Monday, May 24, 2010

The Eternal Struggle for Survival: An analysis of Freudian Concepts toward life

    Within the field of psychology, Sigmund Freud is known as the father of modern psychology. Sigmund Freud spent his life working toward the betterment of society. He worked to understand that value of human life and how it centers on the ID, Ego and Super-ego. These three entities, Freud referred to as the pleasure principle of life. In Freud's analysis, the ID was a brain developed aspect of a person's desire for pleasure. The ID alone has no conscious; it has only the desire to achieve its goals. It is the Super-ego which is designed with our moral and ethical concepts. Freud conceived that the Ego is the balance between pleasure and control, which in today's term discusses the ideas of the human pleasure principle.

    Within the text, civilization and its Discontents, Sigmund Freud shares with us that humanity has worked toward the desires of pleasure throughout its existence, yet falls short due to higher expectations that we are ever able to achieve. That as people, we continue to keep putting forth the effort necessary to find happiness, yet this happiness is fleeting. Once we achieve a desire, we are left empty, and need to once again find a way to fulfill desires. (43-53)

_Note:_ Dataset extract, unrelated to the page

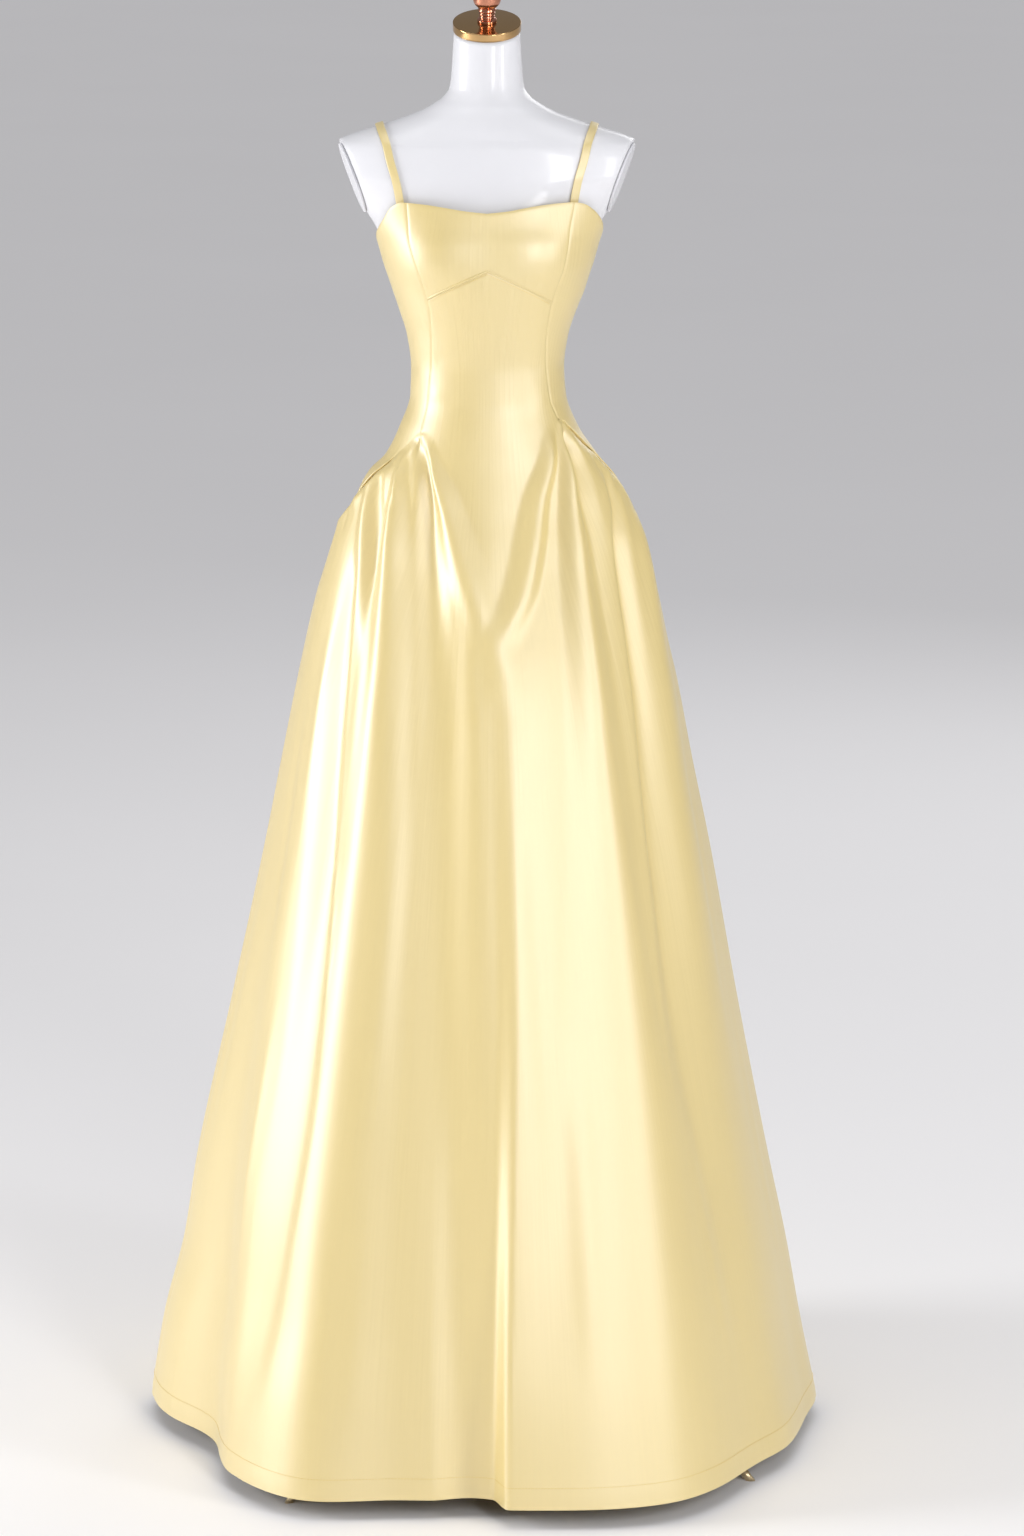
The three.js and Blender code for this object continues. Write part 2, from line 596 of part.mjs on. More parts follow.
// Each back panel runs from the centre-back seam, top edge to hem, and widens under the hip line.
function backPanel(side) {
  const sign = side === 'left' ? -1 : 1;
  const [centre, corner] = [180 * sign, BACK_CORNER * sign];
  const columns = BACK_COLUMNS.map((a) => a * sign).sort((a, b) => a - b);
  const middle = columns.filter((a) => Math.abs(a) >= BACK_CORNER);
  const seam = (z) => read(PRINCESS, 'z', z, 'back') * sign;
  const upper = SHARES[side].map((down) => middle.map((column) => {
    const share = (centre - column) / (centre - corner);
    const top = topLine(centre - (centre - seam(TOP_HEIGHT)) * share);
    const z = top + (hipLine(column) - top) * down;
    const angle = centre - (centre - seam(seamHeight(seam, corner, down))) * share;
    const inset = column === corner ? sign : column === centre ? -sign : 0;
    return { angle: angle + inset * halfSeam(angle, z), z };
  }));
  const skirt = skirtRows(columns, (a) => Math.abs(a) < BACK_CORNER);
  const start = columns.indexOf(middle[0]);
  upper[upper.length - 1].forEach((point, i) => {
    skirt[0][start + i] = point;
  });
  return piece(`back_${side}`, clothWall([upper, skirt]), SATIN);
}

// ---- the form -----------------------------------------------------------------------------
function armPlane(sign) {
  const down = ARM_PLATE.down * RADIANS;
  const forward = ARM_PLATE.forward * RADIANS;
  const normal = new THREE.Vector3(
    sign * Math.cos(down) * Math.cos(forward),
    -Math.cos(down) * Math.sin(forward),
    -Math.sin(down),
  );
  return { normal, point: new THREE.Vector3(sign * ARM_PLATE.x, 0, ARM_PLATE.z) };
}

const ARM_PLANES = [armPlane(-1), armPlane(1)];

function torsoRadius(angle, z) {
  const across = read(TORSO, 'z', z, 'side');
  const along = read(TORSO, 'z', z, Math.abs(turn(angle)) < 90 ? 'front' : 'back');
  let radius = ring(angle, across, along, read(TORSO, 'z', z, 'square'));
  for (const { normal, point } of ARM_PLANES) {
    const out = place(1, angle, 0).dot(normal);
    if (out > 0.2) radius = Math.min(radius, (normal.dot(point) - normal.z * z) / out);
  }
  return radius;
}

function neckTopHeight(y) {
  const tilt = NECK_CAP.tilt * RADIANS;
  const bottom = NECK_CAP.top - (NECK_CAP.thick + PLACE_GAP) / Math.cos(tilt);
  return bottom + y * Math.tan(tilt);
}

function torso() {
  const heights = TORSO.filter((row) => row.z < 1700).map((row) => row.z).reverse();
  const angles = Array.from({ length: 36 }, (_, i) => i * 10);
  const rings = heights.map((z) => angles.map((a) => place(torsoRadius(a, z), a, z)));
  const neck = TORSO[0];
  rings.push(angles.map((a) => {
    const p = place(neck.side - 0.5, a, 0);
    return p.setZ(neckTopHeight(p.y));
  }));
  return piece('form_torso', ringSolid(rings), FORM_COVER);
}

function armPlates() {
  return ARM_PLANES.map(({ normal, point }, i) => {
    const disc = new THREE.CylinderGeometry(1, 1, ARM_PLATE.thick, 28);
    disc.scale(ARM_PLATE.halfWidth, 1, ARM_PLATE.halfHeight);
    const mesh = piece(`form_arm_plate_${i ? 'right' : 'left'}`, disc, ARM_COVER);
    const level = new THREE.Vector3(0, 0, 1).cross(normal).normalize();
    const up = normal.clone().cross(level);
    mesh.quaternion.setFromRotationMatrix(new THREE.Matrix4().makeBasis(level, normal, up.clone().negate()));
    mesh.position.copy(point).addScaledVector(normal, ARM_PLATE.thick / 2 + PLACE_GAP);
    return mesh;
  });
}

function neckTop() {
  const tilt = NECK_CAP.tilt * RADIANS;
  const group = new THREE.Group();
  const capMesh = piece('form_neck_cap', cylinder(NECK_CAP.radius, NECK_CAP.thick, 40), GOLD);
  capMesh.position.z = -NECK_CAP.thick / 2;
  const finial = piece('form_finial', turned(FINIAL_PROFILE, 16), COPPER);
  finial.position.z = PLACE_GAP;
  group.add(capMesh, finial);
  group.rotation.x = tilt;
  group.position.z = NECK_CAP.top;
  return group;
}

// ---- the stand ----------------------------------------------------------------------------
function leg(index) {
  const angle = LEG.firstAngle + (index * 360) / LEG.count;
  const out = place(1, angle, 0);
  const across = new THREE.Vector3(out.y, -out.x, 0);
  const centre = LEG_LINE.map((row) => out.clone().multiplyScalar(row.reach).setZ(row.z));
  const rings = LEG_LINE.map((row, i) => {
    const ahead = centre[Math.min(i + 1, centre.length - 1)];
    const along = ahead.clone().sub(centre[Math.max(i - 1, 0)]).normalize();
    const rise = along.clone().cross(across).normalize();
    return Array.from({ length: LEG.sides }, (_, k) => {
      const turnAngle = ((k + 0.5) / LEG.sides) * 2 * Math.PI;
      const p = centre[i].clone()
        .addScaledVector(across, row.halfWidth * Math.cos(turnAngle))
        .addScaledVector(rise, row.halfHeight * Math.sin(turnAngle));
      if (i === centre.length - 1) p.addScaledVector(along, -p.z / along.z).setZ(0);
      return p;
    });
  });
  return piece(`stand_leg_${index + 1}`, ringSolid(rings), STAND_METAL);
}

function stand() {
  const top = FORM_BOTTOM - PLACE_GAP;
  const flangeMesh = piece('stand_flange', cylinder(FLANGE.radius, FLANGE.thick, 28), STAND_METAL);
  flangeMesh.position.z = top - FLANGE.thick / 2;
  const poleTop = top - FLANGE.thick - PLACE_GAP;
  const poleBottom = HUB_PROFILE[HUB_PROFILE.length - 1].z + PLACE_GAP;
  const poleMesh = piece('stand_pole', cylinder(POLE.radius, poleTop - poleBottom, 20), STAND_METAL);
  poleMesh.position.z = (poleTop + poleBottom) / 2;
  const legs = Array.from({ length: LEG.count }, (_, i) => leg(i));
  return [flangeMesh, poleMesh, piece('stand_hub', turned(HUB_PROFILE, 20), STAND_METAL), ...legs];
}

// ---- shoulder straps ----------------------------------------------------------------------
// A strap follows the form from the front joint over the shoulder to the back top edge.
const STRAP_LINE = table('elevation x', [
  [20, 103], [34, 107], [55, 118], [80, 128], [100, 130], [120, 124], [150, 106], [180, 92], [204, 84],
]);
const STRAP_CENTRE = 1510;

function formReach(x, elevation) {
  const [dy, dz] = [-Math.cos(elevation * RADIANS), Math.sin(elevation * RADIANS)];
  let [inside, outside] = [0, 260];
  for (let i = 0; i < 40; i += 1) {
    const d = (inside + outside) / 2;
    const y = dy * d;
    const angle = Math.atan2(x, -y) / RADIANS;
    if (Math.hypot(x, y) < torsoRadius(angle, STRAP_CENTRE + dz * d)) inside = d;
    else outside = d;
  }
  return inside;
}

function strapPoint(sign, elevation, across, lift) {
  const x = read(STRAP_LINE, 'elevation', elevation, 'x') + across;
  const d = formReach(x, elevation) + lift;
  const [dy, dz] = [-Math.cos(elevation * RADIANS), Math.sin(elevation * RADIANS)];
  return new THREE.Vector3(sign * x, dy * d, STRAP_CENTRE + dz * d);
}

function strapRing(sign, elevation, lift) {
  const half = STRAP.width / 2;
  const corners = [[-half, lift], [half, lift], [half, lift + STRAP.thick], [-half, lift + STRAP.thick]];
  return corners.map(([across, out]) => strapPoint(sign, elevation, across, out));
}

// The first elevation, stepping from one end, where the whole ring clears the bodice's top edge.
function strapEnd(sign, from, step) {
  const clears = (p) => p.z > topLine(Math.atan2(p.x, -p.y) / RADIANS) + STRAP.jointGap;
  let elevation = from;
  while (!strapRing(sign, elevation, STRAP.jointLift).every(clears)) elevation += step;
  return elevation;
}

function strap(side) {
  const sign = side === 'left' ? -1 : 1;
  const start = strapEnd(sign, STRAP_LINE[0].elevation - 8, 0.1);
  const end = strapEnd(sign, STRAP_LINE[STRAP_LINE.length - 1].elevation + 8, -0.1);
  const rings = spread(0, 1, 1 / STRAP.steps).map((t) => {
    const nearJoint = 1 - smooth(Math.min(t, 1 - t) / 0.16);
    const lift = STRAP.lift + (STRAP.jointLift - STRAP.lift) * nearJoint;
    const ringPoints = strapRing(sign, start + (end - start) * t, lift);
    return sign > 0 ? ringPoints.reverse() : ringPoints;
  });
  return piece(`strap_${side}`, ringSolid(rings), SATIN);
}

// ---- the whole ----------------------------------------------------------------------------
const dress = new THREE.Group();
dress.add(bustPanel(), frontPanel(), ...sidePanels(), backPanel('left'), backPanel('right'));
dress.add(strap('left'), strap('right'));

const form = new THREE.Group();
form.add(torso(), ...armPlates(), neckTop(), ...stand());

const promDress = new THREE.Group();
promDress.add(dress, form);

export default promDress;
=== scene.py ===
import math

import bpy
import numpy as np
from bpy.props import FloatProperty, FloatVectorProperty, PointerProperty
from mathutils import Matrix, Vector


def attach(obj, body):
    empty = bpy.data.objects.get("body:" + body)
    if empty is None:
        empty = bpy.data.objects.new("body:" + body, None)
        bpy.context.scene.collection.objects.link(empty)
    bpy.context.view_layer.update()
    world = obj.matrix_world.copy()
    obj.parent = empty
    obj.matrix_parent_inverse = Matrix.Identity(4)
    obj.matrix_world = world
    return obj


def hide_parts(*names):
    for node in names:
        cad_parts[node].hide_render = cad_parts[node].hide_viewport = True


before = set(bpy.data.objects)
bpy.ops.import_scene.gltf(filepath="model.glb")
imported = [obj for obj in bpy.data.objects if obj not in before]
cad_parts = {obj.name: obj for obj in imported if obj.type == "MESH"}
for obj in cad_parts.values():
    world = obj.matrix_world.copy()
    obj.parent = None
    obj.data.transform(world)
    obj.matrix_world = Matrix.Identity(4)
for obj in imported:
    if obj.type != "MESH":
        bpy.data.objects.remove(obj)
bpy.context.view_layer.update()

bl_info = {
    "name": "Prom Dress",
    "version": (1, 0, 0),
    "blender": (4, 5, 0),
    "location": "View3D > Sidebar > Prom Dress",
    "description": "Satin panels, straps and sewing of a prom dress, with its dress form and stand",
    "category": "Object",
}

MM = 0.001
RADIANS = math.pi / 180
BODY = "root"

# The front faces -Y. Left and right are as seen from in front: right is towards +X.
# Shapes are worked out in millimetres. Angles go round the pole in degrees: 0 is the centre
# front, positive towards +X, 180 the centre back.


# ---- tables read smoothly -----------------------------------------------------------------
class Table:
    """Rows of named columns against the first, read by a monotone cubic that never overshoots."""

    def __init__(self, names, rows):
        data = np.array(rows, float)
        if data[0, 0] > data[-1, 0]:
            data = data[::-1]
        self.names = names.split()
        self.rows = data
        self.keys = data[:, 0]
        self.step = np.diff(self.keys)
        slope = np.diff(data, axis=0) / self.step[:, None]
        before, after = slope[:-1], slope[1:]
        together = before * after > 0
        whole = np.where(together, before + after, 1)
        middle = np.where(together, 2 * before * after / whole, 0)
        self.tangent = np.vstack([slope[:1], middle, slope[-1:]])

    def read(self, value, name):
        column = self.names.index(name)
        value = np.clip(value, self.keys[0], self.keys[-1])
        i = np.clip(np.searchsorted(self.keys, value, side="right") - 1, 0, len(self.step) - 1)
        t = (value - self.keys[i]) / self.step[i]
        start = self.rows[i, column]
        change = self.rows[i + 1, column] - start
        m0 = self.tangent[i, column] * self.step[i]
        m1 = self.tangent[i + 1, column] * self.step[i]
        return start + t * (m0 + t * (3 * change - 2 * m0 - m1 + t * (m0 + m1 - 2 * change)))


HEM_HEIGHT = 24
TOP_HEIGHT = 1541
UNDER_BUST_HEIGHT = 1420
SIDE_SEAM = 92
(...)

    Sigmund Freud continues to posit the idea's that humans have a balance within society, even if they are not aware of it. (95) The philosopher Schiller shared with the world that "hunger and love make the world go round". Understanding the effects of love and hunger, Freud began to explain the libido. This entity which is part of each person aligns with the ego to bring about humanities desires. The libido is a human entity which resolves to achieve its maximum pleasure, and in doing so, can create negative cruelty for the individual and or others surrounding that individual. (95)

    An idea which manifested with the works of Freud and has continued forward into today's society is that of directing aggression toward others as an "instinct of aggression". This aggression principle allows for the flow of energy outwards, yet even with this aggression, there is a flow of energy which is destructive internally as well. This instinct creates a conflict of destruction within ourselves, and offers an inward and outward eroticism (96-99). The pleasure principle forces an individual to operate within their own spectrum (43). "Those who love fairytales do not like it when people speak of the innate tendencies in mankind toward aggressions, destruction and in addition, cruelty". (99)

    Understanding the concept of this struggle allows for a person to realize that they are continually in an internal struggle for balance. The pleasure principle finds itself seeking the ability of the ego to enhance an individual's desires. An internal conflict occurs when the super-ego seeks to understand the purpose of the behavior and in turn arrives at a null response, causing guilt or pain, or what we as learned people may call internal conflict. (104-105)

    In response to this internal conflict that is created, Freud shares with humanity that human beings have an ability to internalize their internal conflict, and to garrison it within their own minds and to choose over the chaos. Without this safety net, humans may be able to apply evil in any manner that they desire and feel no conscience in doing so. (105 – 106)

    A lasting impression of conflict results in the idea's that guilt is a predominant cursor toward our existence (120). There is an eternal struggle between Eros and the death instinct. We as people are focused as design for survival, yet our behaviors are for dominance toward our desires (120-124). This in a nutshell is the concept in which Freud explained in order to maintain balance between the Id and the Super-ego. Freud maintained that there is a price for the advancement of civilization, and that this price is to forego the pleasure of happiness and to arrive at the heightened sense of guilt (123). Studying the pleasure principle may allow for society to understand the effects that progress creates, and allow for a calmer more friendly environment so that world destruction can subside (144).


Freud, S. (2010). Civilization and its Discontents. Connecticut: Martino Publishing.